### Task
Below are some records; quote exactly the lines from the one that contains "neutral_bar();" through the one that contains "obj.matrix_world = world", inclusive, and no others.

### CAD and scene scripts

....

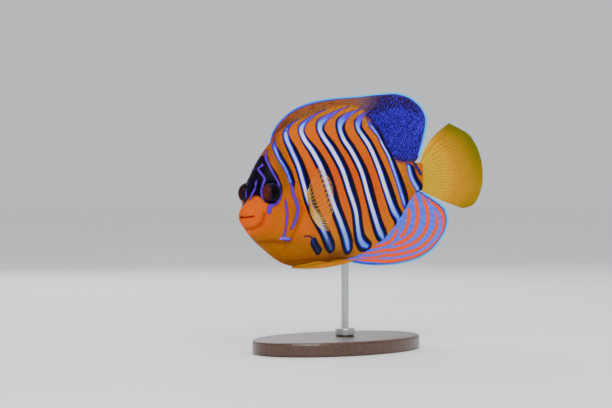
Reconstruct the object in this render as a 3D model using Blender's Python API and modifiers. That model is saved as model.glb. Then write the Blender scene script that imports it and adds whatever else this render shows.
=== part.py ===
"""A regal angelfish as a still, life-size display model on a plain stand.

The fish is shaped in a straight frame, in millimetres: s runs from the snout to the tail, y runs
across with the left flank at -y, and z is up, with 0 at the height of the upper lip. Every point
is then carried onto a spine that swings the tail to the left, and made metres. The origin is the
middle of the underside of the stand's base.
"""
import math

import bmesh
import bpy
import numpy as np

# Driving sizes, in millimetres and radians
MM = 0.001
GAP = 0.3
SNOUT_S = 2.5
PEDUNCLE_END = 156.5
HEAD_END = 40.5
TORSO_END = 139.0
BEND_START = 88.0
BEND_END = 181.0
BEND_ANGLE = math.radians(39.0)
FISH_HEIGHT = 96.0
STAND_S = 95.0
BASE_LENGTH = 132.0
BASE_WIDTH = 84.0
BASE_THICKNESS = 9.0
BASE_EDGE = 1.6
BASE_CENTRE_S = 88.0
ROD_RADIUS = 2.4
COLLAR_RADIUS = 6.5
COLLAR_HEIGHT = 5.0
COLLAR_EDGE = 0.8


def smooth_curve(points):
    """A smooth function through a few (x, value) points."""
    xs, values = np.array(points, float).T
    slopes = np.gradient(values, xs)

    def value(x):
        x = np.clip(np.asarray(x, float), xs[0], xs[-1])
        i = np.clip(np.searchsorted(xs, x) - 1, 0, len(xs) - 2)
        width = xs[i + 1] - xs[i]
        t = (x - xs[i]) / width
        start = (1 + 2 * t) * (1 - t) ** 2 * values[i] + t * (1 - t) ** 2 * width * slopes[i]
        end = t * t * (3 - 2 * t) * values[i + 1] + t * t * (t - 1) * width * slopes[i + 1]
        return start + end

    return value


def along_body(points):
    """A smooth function of s that starts round at the snout, as it runs over the root of s."""
    curve = smooth_curve([(math.sqrt(s - SNOUT_S), value) for s, value in points])
    return lambda s: curve(np.sqrt(np.maximum(np.asarray(s, float) - SNOUT_S, 0.0)))


def smoothstep(x, low, high):
    t = np.clip((np.asarray(x, float) - low) / (high - low), 0.0, 1.0)
    return t * t * (3 - 2 * t)


# The body's outline from the side, its half width and the height where it is widest
BACK = along_body([(2.5, -7.6), (2.9, -4.6), (4.0, -2.0), (6.2, 0.6), (8.3, 4.2), (9.8, 9.5),
                   (11.4, 14.5), (13.4, 19.2), (18.2, 27.6), (24.6, 35.6), (33, 42.5), (45, 48.5),
                   (63, 53.2), (87, 55.4), (107, 53.5), (122, 46.5), (133, 37.0), (142, 30.4),
                   (149, 28.0), (156.5, 27.8)])
BELLY = along_body([(2.5, -8.3), (3.3, -11.6), (6.2, -15.4), (10, -18.8), (14, -22.6),
                    (19, -26.6), (25, -30.6), (32, -35.0), (42, -39.0), (52, -40.2), (66, -39.2),
                    (82, -37.4), (96, -36.0), (108, -33.0), (120, -27.8), (131, -20.6),
                    (140, -10.5), (147, 1.0), (151.5, 7.0), (156.5, 9.4)])
WIDTH = along_body([(2.5, 0.6), (3.2, 3.6), (5, 5.8), (8, 7.9), (12, 10.2), (17, 12.2),
                    (23, 13.0), (30, 13.6), (40, 14.0), (52, 14.2), (66, 13.7), (82, 12.3),
                    (98, 10.3), (114, 8.2), (130, 6.0), (144, 4.3), (152, 3.5), (156.5, 3.2)])
WIDEST = smooth_curve([(2.5, -8.0), (6, -8.0), (9, -7.6), (13, -4.8), (20, -1.0), (30, -1.0),
                       (45, -2.0), (60, 0.0), (80, 4.0), (100, 8.0), (120, 12.0), (140, 16.5),
                       (156.5, 18.6)])
TOP_SLIM = smooth_curve([(2.5, 0.50), (14, 0.52), (30, 0.62), (60, 0.74), (156.5, 0.66)])
LOW_SLIM = smooth_curve([(2.5, 0.50), (40, 0.54), (80, 0.66), (156.5, 0.66)])
TOP_FLAT = smooth_curve([(2.5, 0.25), (20, 0.3), (30, 1.2), (60, 1.3), (156.5, 1.2)])
LOW_FLAT = smooth_curve([(2.5, 0.25), (80, 0.5), (98, 1.2), (156.5, 1.2)])

# Fin outlines: where along the back or belly each ray starts, and where its tip is, over k
DORSAL_ROOT = smooth_curve([(0, 25.8), (.25, 38), (.35, 50), (.5, 71), (.62, 91), (.72, 109),
                            (.8, 121), (.86, 130), (.91, 137.5), (.95, 143), (1, 150.5)])
DORSAL_TIP = [(0, 26.6, 39.6), (.08, 29.2, 46.2), (.15, 35, 52.5), (.25, 47, 60.3),
              (.35, 62, 65.5), (.5, 86, 69.7), (.62, 108, 72.0), (.72, 128, 74.5),
              (.8, 141, 74.9), (.86, 150.5, 71.6), (.91, 157.6, 64.5), (.95, 160.6, 55.5),
              (.98, 158.4, 43.4), (1, 153.4, 33)]
ANAL_ROOT = smooth_curve([(0, 99), (.2, 106), (.35, 113.5), (.5, 121.5), (.6, 127), (.7, 132.5),
                          (.78, 136.8), (.85, 140.5), (.91, 144.0), (.95, 147.0), (1, 152.4)])
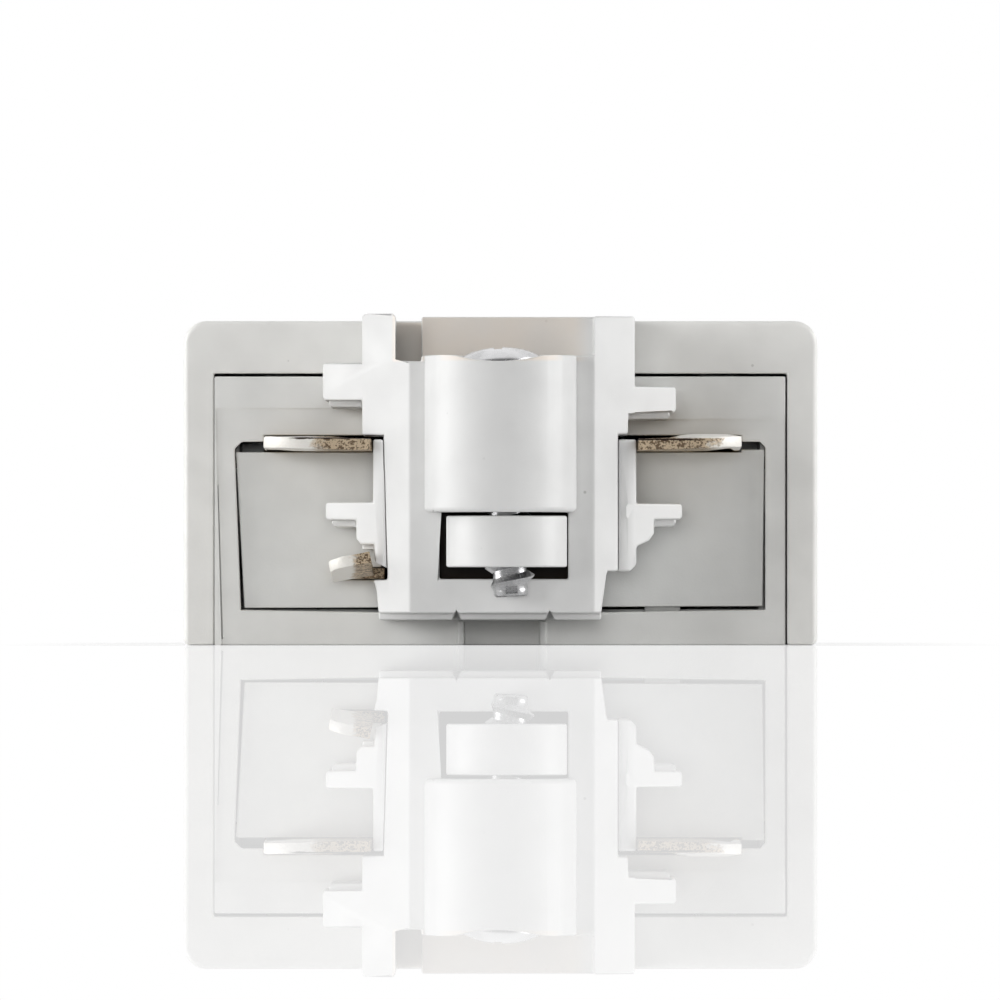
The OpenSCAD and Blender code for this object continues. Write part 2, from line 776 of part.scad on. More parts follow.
base();
cover();
cover_screws();
panel();  // front_panel
mirror([0, 1, 0]) panel();  // rear_panel
tongue();  // front_tongue
mirror([0, 1, 0]) tongue();  // rear_tongue
left_cap();  // front_left_cap
mirror([0, 1, 0]) left_cap();  // rear_left_cap
right_cap();  // front_right_cap
mirror([0, 1, 0]) right_cap();  // rear_right_cap
clamp_block();  // front_clamp_block
mirror([0, 1, 0]) clamp_block();  // rear_clamp_block
lock_screw();  // front_lock_screw
mirror([0, 1, 0]) lock_screw();  // rear_lock_screw
line_bar();
neutral_bar();
ground_bar();
cage(-well_pitch);  // line_cage
cage(well_pitch);  // neutral_cage
cage(0);  // ground_cage
terminal_screw(-well_pitch);  // line_screw
terminal_screw(well_pitch);  // neutral_screw
terminal_screw(0);  // ground_screw
terminal_carrier();
carrier_screws();
tongue_screws();
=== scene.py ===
import math
import bmesh
import bpy
from mathutils import Matrix, Vector, noise
from mathutils.bvhtree import BVHTree


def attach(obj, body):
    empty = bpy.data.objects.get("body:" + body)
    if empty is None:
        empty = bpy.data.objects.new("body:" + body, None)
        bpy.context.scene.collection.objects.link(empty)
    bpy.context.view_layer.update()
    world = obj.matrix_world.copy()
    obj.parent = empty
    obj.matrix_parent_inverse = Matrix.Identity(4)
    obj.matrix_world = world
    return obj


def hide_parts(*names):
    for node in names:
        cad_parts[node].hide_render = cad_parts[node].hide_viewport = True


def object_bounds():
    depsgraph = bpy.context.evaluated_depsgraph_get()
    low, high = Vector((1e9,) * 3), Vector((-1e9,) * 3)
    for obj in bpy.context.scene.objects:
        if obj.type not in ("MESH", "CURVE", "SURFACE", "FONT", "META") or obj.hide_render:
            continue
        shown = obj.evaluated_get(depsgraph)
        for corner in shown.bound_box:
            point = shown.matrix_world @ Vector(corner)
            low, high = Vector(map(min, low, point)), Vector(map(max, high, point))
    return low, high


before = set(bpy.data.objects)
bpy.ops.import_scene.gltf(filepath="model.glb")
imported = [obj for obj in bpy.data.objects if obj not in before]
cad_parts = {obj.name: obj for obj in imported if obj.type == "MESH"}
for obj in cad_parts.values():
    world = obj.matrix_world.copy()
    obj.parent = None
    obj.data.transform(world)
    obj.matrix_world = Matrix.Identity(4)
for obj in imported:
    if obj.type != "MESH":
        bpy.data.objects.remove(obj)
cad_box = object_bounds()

# Base: the grey moulded tray that lies against the ceiling, with an end wall at each end.
# Light grey plastic, injection moulded in one shot, so every edge has a small radius and the
# faces carry a fine grain with slow waves from the way the melt ran.
MM = 0.001
BASE_TINT = (0.825, 0.825, 0.805)
BASE_EDGE = 0.09 * MM
WAVE_SIZE = 9 * MM
CLOUD_SIZE = 2.2 * MM
FLECK_GAP = 1.6 * MM
FLECK_TINT = (0.2, 0.19, 0.17)
# Painted shade: the near black put on the pads deep in the blade slots.
SLOT_SHADE = (0.03, 0.024, 0.02)


class Link:
    """One output of a shader node, with plain arithmetic."""

    def __init__(self, finish, socket):
        self.finish = finish
        self.socket = socket

    def maths(self, operation, *terms):
        return self.finish.node("ShaderNodeMath", {"operation": operation}, dict(enumerate(terms)))

    def __add__(self, other):
        return self.maths("ADD", self, other)

    def __radd__(self, other):
        return self.maths("ADD", other, self)

    def __sub__(self, other):
        return self.maths("SUBTRACT", self, other)

    def __rsub__(self, other):
        return self.maths("SUBTRACT", other, self)

    def __mul__(self, other):
        return self.maths("MULTIPLY", self, other)

    def __rmul__(self, other):
        return self.maths("MULTIPLY", other, self)

    def __abs__(self):
        return self.maths("ABSOLUTE", self)

    def either(self, other):
        """The larger of two masks."""
        return self.maths("MAXIMUM", self, other)


class Finish:
    """A material, and the one way in which its nodes are made."""

    def __init__(self, name, kind=bpy.data.materials):
        self.material = kind.new(name)
        self.material.use_nodes = True
        self.tree = self.material.node_tree
        self.tree.nodes.clear()

    def node(self, kind, settings=None, inputs=None, out=0):
        new = self.tree.nodes.new(kind)
        for setting, value in (settings or {}).items():
            setattr(new, setting, value)
        for socket, value in (inputs or {}).items():
            if isinstance(value, Link):
                self.tree.links.new(value.socket, new.inputs[socket])
            else:
                new.inputs[socket].default_value = value
        return Link(self, new.outputs[out])

    def part(self, vector, axis):
        """One axis of a vector."""
        return self.node("ShaderNodeSeparateXYZ", None, {0: vector}, axis)

    def place(self, axis=None):
        """Object coordinates, whole or one axis of them."""
        whole = self.node("ShaderNodeTexCoord", out="Object")
        return whole if axis is None else self.part(whole, axis)

    def mottle(self, size, detail=2.0, stretch=(1, 1, 1)):
        """Noise from 0 to 1 whose patches measure about size."""
        spot = self.node("ShaderNodeMapping", None, {"Vector": self.place(), "Scale": stretch})
        return self.node("ShaderNodeTexNoise", None, {"Vector": spot, "Scale": 1 / size, "Detail": detail})

    def ramp(self, value, low, high):
        """0 below low and 1 above high, with a smooth change between them."""
        inputs = {"Value": value, "From Min": low, "From Max": high}
        return self.node("ShaderNodeMapRange", {"interpolation_type": "SMOOTHSTEP"}, inputs)

    def band(self, value, rise, fall):
        """1 between two values and 0 outside, changing over the pairs rise and fall."""
        return self.ramp(value, *rise) * (1 - self.ramp(value, *fall))

    def blend(self, mask, first, second):
        """The first colour where mask is 0, and the second where it is 1."""
        pair = [c if isinstance(c, Link) else (*c, 1) for c in (first, second)]
        return self.node("ShaderNodeMix", {"data_type": "RGBA"}, {0: mask, 6: pair[0], 7: pair[1]}, 2)

    def bump(self, height, depth, strength=1.0):
        return self.node("ShaderNodeBump", None, {"Height": height, "Distance": depth, "Strength": strength})

    def surface(self, **sockets):
        """The closing shader of a solid piece; a name with _ stands for one with spaces."""
        inputs = {name.replace("_", " "): value for name, value in sockets.items()}
        return self.close(self.node("ShaderNodeBsdfPrincipled", None, inputs))

    def close(self, shader, kind="ShaderNodeOutputMaterial"):
        output = self.tree.nodes.new(kind)
        self.tree.links.new(shader.socket, output.inputs["Surface"])
        return self.material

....

### Output of the task
neutral_bar();
ground_bar();
cage(-well_pitch);  // line_cage
cage(well_pitch);  // neutral_cage
cage(0);  // ground_cage
terminal_screw(-well_pitch);  // line_screw
terminal_screw(well_pitch);  // neutral_screw
terminal_screw(0);  // ground_screw
terminal_carrier();
carrier_screws();
tongue_screws();
=== scene.py ===
import math
import bmesh
import bpy
from mathutils import Matrix, Vector, noise
from mathutils.bvhtree import BVHTree


def attach(obj, body):
    empty = bpy.data.objects.get("body:" + body)
    if empty is None:
        empty = bpy.data.objects.new("body:" + body, None)
        bpy.context.scene.collection.objects.link(empty)
    bpy.context.view_layer.update()
    world = obj.matrix_world.copy()
    obj.parent = empty
    obj.matrix_parent_inverse = Matrix.Identity(4)
    obj.matrix_world = world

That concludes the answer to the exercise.